In recent years, Texas has been less hard hit than many other states by the American-made housing crisis. Aside from having little to no statewide housing bubble, it has also been able to count on still-healthy energy revenues to (nearly) balance the books. However, all good things must come to and end, and even Texas' day of reckoning has been closing fast. Like the bedraggled finances of nearly every other state, Texas believes it is near hitting a wall.

It is here that we perhaps see the difference between Texas and most other states. While still obviously reluctant to raise taxes--this is the heartland of "Don't Tread On Me" after all--it's now shown that it's quite willing to go the starve the beast route of cutting expenditures before a budget crisis is upon it. Being proactive--how distinctly un-American. (Perhaps even to the point of seceding from the United States, eh?) The axe is falling particularly hard on education:
Texas lawmakers plan to unveil a $79.3 billion two-year general-fund budget that would cut spending by 10 percent from the current fiscal biennium and not raise taxes, according to documents outlining the proposal.

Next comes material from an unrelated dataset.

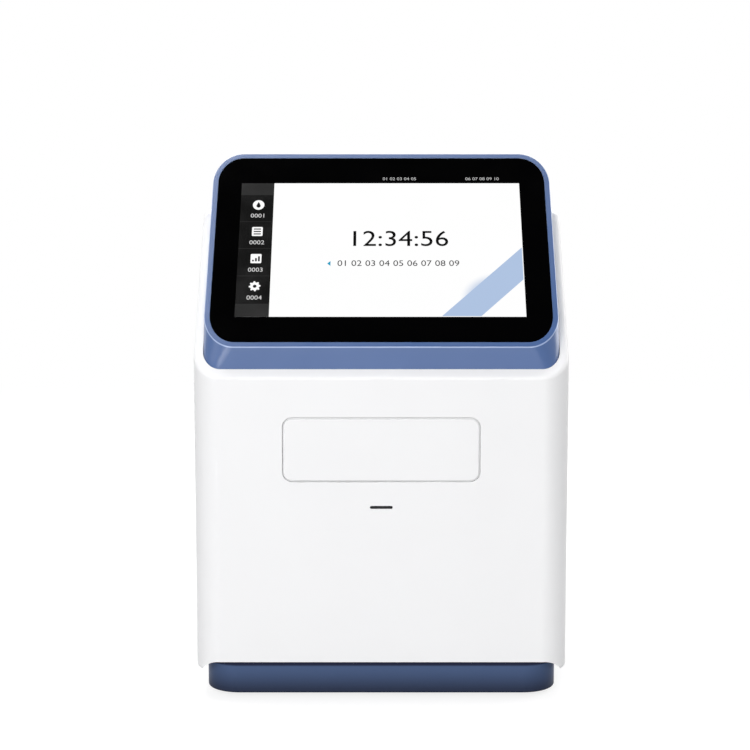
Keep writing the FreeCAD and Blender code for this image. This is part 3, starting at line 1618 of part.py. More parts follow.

The draft budget would slash education spending by 10 percent, to $44.3 billion, and health and human services by 7.7 percent, according to a copy of the plan. Leaders of the Texas House of Representatives will make the proposal public today.

The spending plan would cut education jobs by 2.4 percent to 85,119 while withholding funds for teacher incentive pay and pre-kindergarten programs. The draft projects a 160,000-student increase in public-school enrollment over the biennium, while cutting related expenses by 9.1 percent as property-tax receipts are projected to fall by more than $2 billion.

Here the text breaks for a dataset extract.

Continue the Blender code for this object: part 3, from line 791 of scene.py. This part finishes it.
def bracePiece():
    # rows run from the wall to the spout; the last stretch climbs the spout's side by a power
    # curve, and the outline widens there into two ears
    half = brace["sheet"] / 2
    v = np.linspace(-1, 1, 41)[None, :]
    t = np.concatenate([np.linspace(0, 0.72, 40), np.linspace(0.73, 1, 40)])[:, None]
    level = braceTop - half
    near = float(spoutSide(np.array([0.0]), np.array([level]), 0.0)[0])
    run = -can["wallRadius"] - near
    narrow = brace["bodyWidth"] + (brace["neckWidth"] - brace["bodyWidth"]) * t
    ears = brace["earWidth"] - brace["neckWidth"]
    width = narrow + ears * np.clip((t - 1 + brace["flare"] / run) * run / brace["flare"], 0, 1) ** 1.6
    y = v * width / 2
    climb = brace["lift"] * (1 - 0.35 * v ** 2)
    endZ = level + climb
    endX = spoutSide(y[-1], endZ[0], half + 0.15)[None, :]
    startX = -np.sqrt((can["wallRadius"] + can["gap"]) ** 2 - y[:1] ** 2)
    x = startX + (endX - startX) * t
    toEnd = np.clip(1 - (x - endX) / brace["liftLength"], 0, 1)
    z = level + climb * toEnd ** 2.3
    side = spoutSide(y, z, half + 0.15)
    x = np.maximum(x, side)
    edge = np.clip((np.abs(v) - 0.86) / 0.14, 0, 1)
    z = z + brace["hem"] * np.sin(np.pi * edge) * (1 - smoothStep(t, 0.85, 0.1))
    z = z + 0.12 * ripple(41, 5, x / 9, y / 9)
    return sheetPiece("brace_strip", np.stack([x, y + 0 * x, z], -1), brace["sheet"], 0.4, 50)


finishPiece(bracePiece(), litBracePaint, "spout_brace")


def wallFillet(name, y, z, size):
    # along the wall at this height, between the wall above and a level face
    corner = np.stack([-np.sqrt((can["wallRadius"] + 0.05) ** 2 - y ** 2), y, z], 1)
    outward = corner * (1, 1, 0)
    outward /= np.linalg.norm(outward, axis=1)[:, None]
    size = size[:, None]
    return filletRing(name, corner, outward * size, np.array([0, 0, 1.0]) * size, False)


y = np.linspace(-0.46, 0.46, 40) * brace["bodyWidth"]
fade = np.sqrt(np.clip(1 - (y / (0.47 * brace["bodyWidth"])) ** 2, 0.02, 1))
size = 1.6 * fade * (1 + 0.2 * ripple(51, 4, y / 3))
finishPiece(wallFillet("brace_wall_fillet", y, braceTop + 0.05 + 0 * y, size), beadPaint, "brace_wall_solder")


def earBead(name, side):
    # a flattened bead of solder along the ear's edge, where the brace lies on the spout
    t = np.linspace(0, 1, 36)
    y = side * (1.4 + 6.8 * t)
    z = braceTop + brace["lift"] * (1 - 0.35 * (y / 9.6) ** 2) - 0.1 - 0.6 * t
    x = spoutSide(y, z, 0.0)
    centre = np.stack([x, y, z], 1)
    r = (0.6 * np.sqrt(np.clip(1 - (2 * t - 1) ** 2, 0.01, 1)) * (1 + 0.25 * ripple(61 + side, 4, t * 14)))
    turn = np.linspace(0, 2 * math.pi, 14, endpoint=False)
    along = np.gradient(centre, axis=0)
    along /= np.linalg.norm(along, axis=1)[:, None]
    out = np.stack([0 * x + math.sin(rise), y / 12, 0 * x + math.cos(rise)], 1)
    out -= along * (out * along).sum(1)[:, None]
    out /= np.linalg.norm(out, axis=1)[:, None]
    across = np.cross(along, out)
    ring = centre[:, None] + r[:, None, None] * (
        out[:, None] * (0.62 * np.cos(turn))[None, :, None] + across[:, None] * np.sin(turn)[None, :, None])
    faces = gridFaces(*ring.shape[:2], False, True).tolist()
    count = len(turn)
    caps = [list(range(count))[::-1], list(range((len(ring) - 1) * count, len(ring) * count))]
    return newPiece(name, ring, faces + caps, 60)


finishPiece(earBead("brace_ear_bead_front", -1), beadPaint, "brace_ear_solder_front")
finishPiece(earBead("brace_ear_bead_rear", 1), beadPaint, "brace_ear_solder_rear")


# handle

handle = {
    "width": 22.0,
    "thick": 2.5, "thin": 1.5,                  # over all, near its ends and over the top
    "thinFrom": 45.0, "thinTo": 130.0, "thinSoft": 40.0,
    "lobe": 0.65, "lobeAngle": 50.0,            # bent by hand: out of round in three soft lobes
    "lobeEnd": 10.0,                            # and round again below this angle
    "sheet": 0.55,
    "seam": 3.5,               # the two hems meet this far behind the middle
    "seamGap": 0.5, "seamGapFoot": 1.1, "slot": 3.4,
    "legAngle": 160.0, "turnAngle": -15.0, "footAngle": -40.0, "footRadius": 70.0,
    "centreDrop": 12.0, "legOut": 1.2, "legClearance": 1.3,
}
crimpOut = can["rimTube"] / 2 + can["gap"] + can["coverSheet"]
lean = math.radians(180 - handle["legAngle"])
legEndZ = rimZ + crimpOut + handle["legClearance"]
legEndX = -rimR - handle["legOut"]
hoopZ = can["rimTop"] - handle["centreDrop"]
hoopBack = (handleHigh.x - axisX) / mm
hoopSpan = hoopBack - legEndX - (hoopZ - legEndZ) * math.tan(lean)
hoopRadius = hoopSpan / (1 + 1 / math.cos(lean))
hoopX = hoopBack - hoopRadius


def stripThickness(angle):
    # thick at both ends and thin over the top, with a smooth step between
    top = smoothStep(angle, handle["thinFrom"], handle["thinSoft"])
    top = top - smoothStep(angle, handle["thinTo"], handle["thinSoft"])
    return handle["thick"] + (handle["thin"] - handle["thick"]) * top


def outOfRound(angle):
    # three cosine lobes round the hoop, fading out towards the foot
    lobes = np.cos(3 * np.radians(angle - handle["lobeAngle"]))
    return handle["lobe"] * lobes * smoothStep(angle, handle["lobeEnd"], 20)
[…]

“We must cut spending to keep our economic engine on track,” Governor Rick Perry, a Republican, said yesterday in a speech following his inauguration for an unprecedented third term. “These tough times dictate government doing more with less,” he said.

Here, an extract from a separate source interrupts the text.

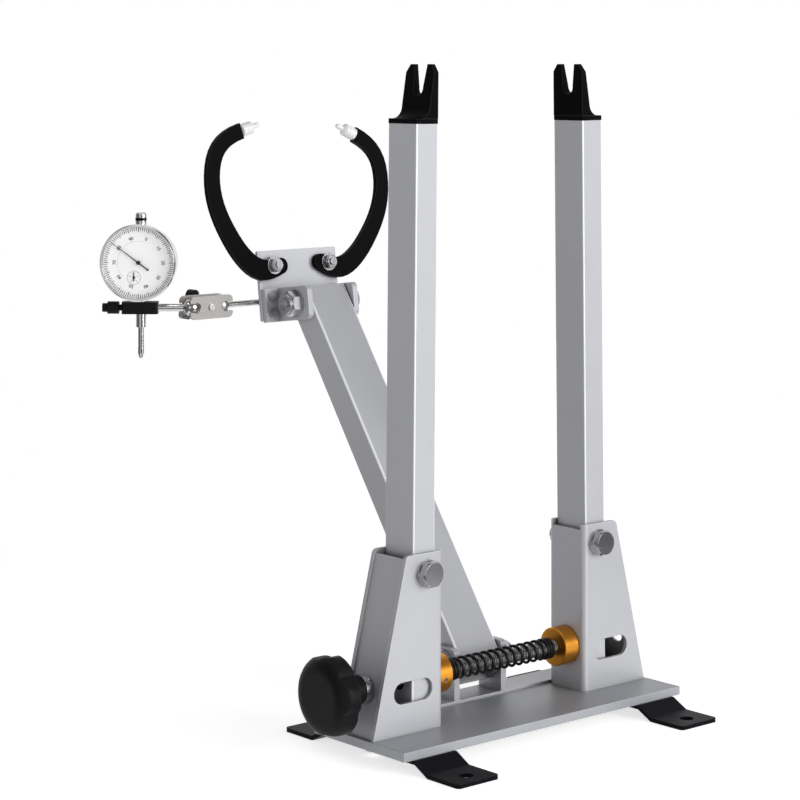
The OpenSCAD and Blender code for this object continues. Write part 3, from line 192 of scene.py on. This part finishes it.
FRONT_ROOM = 0.13
front_light = spread(tree, towards((0.45, -0.85, 0.05)), -0.7, 0.8, 0.52, 1.06)
left_light = spread(tree, towards((-1.0, 0.15, 0.0)), 0.2, 0.9, 0.0, 0.45)
soft = maths(tree, "ADD", front_light, left_light)
backdrop = spread(tree, towards((VIEW_X, VIEW_Y, 0.0)), 0.20, 0.60, 0.0, 0.86)
window = spread(tree, towards((0.20, -0.90, 0.30)), 0.90, 0.96, 0.0, 1.0)
overhead = spread(tree, towards((-0.25, -0.10, 1.0)), 0.80, 0.93, 0.0, 0.8)
lamp_side = spread(tree, towards((-0.80, -0.60, 0.12)), 0.93, 0.98, 0.0, 0.75)
mirror = backdrop
for patch in (window, overhead, lamp_side):
    mirror = maths(tree, "MAXIMUM", mirror, patch)
mirror = maths(tree, "ADD", FRONT_ROOM, mirror)
ceiling = spread(tree, towards((0, 0, 1)), 0.10, 0.90, 1.0, 0.05)
room_light = maths(tree, "MULTIPLY", soft, ceiling)
lit = add_node(tree, "ShaderNodeBackground", Strength=room_light).outputs[0]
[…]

The budget plan also would cut 13 percent from higher- education spending in the current biennium, to $13.6 billion. Public-school funding would fall $3.1 billion to $30.7 billion, according to the draft. It wouldn’t cover enrollment growth at community colleges and state universities while trimming financial aid by $431 million and eliminating funds for four community colleges.

Texas voters in November re-elected Perry and supported Republicans who pledged to cut spending and not raise taxes, Lieutenant Governor David Dewhurst said in his inaugural speech. Members of his party hold all statewide elective offices and control both the House and state Senate, where he is president.

The House proposal projects cutting 9,610 state jobs, or 4 percent of the total, over the next two fiscal years, to 231,574. Public-safety positions would be trimmed by 6.3 percent to 51,395, and health and human services employment would be reduced by 3 percent to 56,072.
And the coffers aren't filling up they used to even in Texas:
Legislators and Perry face a 2.9 percent decline in revenue for the two-year period that starts Sept. 1, according to Comptroller Susan Combs. Last week, she projected revenue available for general-fund spending would drop to $72.2 billion, after accounting for a $4.3 billion gap in the current biennium and $866 million in energy revenue to be placed in the state’s reserves. House lawmakers said their spending plan doesn’t rely on the projected $9.4 billion in reserves.

Perry reiterated his view that the state’s fiscal position will let it balance spending and revenue without raising taxes, in his speech yesterday in Austin, the state capital.
Well, good luck with the no new taxes pledge. (I don't think that strategy will hold out indefinitely if the economic situation doesn't improve there.) It's not quite British-style austerity which couples swingeing budget cuts with revenue-raising measures (like [eek!] higher taxes), but it's a start considering the context we have here. Still, I feel sad that Texas is cutting education funding now when the home institution of a co-author of mine, the University of Houston, is moving towards becoming one of the United States' elite or "Tier 1" research universities:
The University of Houston has been named a Tier One school for research activity, another step in its quest to become Texas' fourth "Tier One" university. The Carnegie Foundation for the Advancement of Teaching moved the university on Tuesday from its previously ranked second-tier status to a Tier One school for "very high research activity." Rankings are updated every five years.

To reach an overall "Tier One" ranking like the University of Texas, Rice University and Texas A&M, the University of Houston needs to receive a "Tier One" designation from two other academic institutions. Texas wants several schools to achieve this status. University president Renu Khator told the Houston Chronicle the announcement is "good news" but the school needs to increase its graduation rate and better its reputation in Houston.
The UH will have to rely less on state handouts, but I guess that's true for most of the rest of us. Austin giveth, Austin taketh away.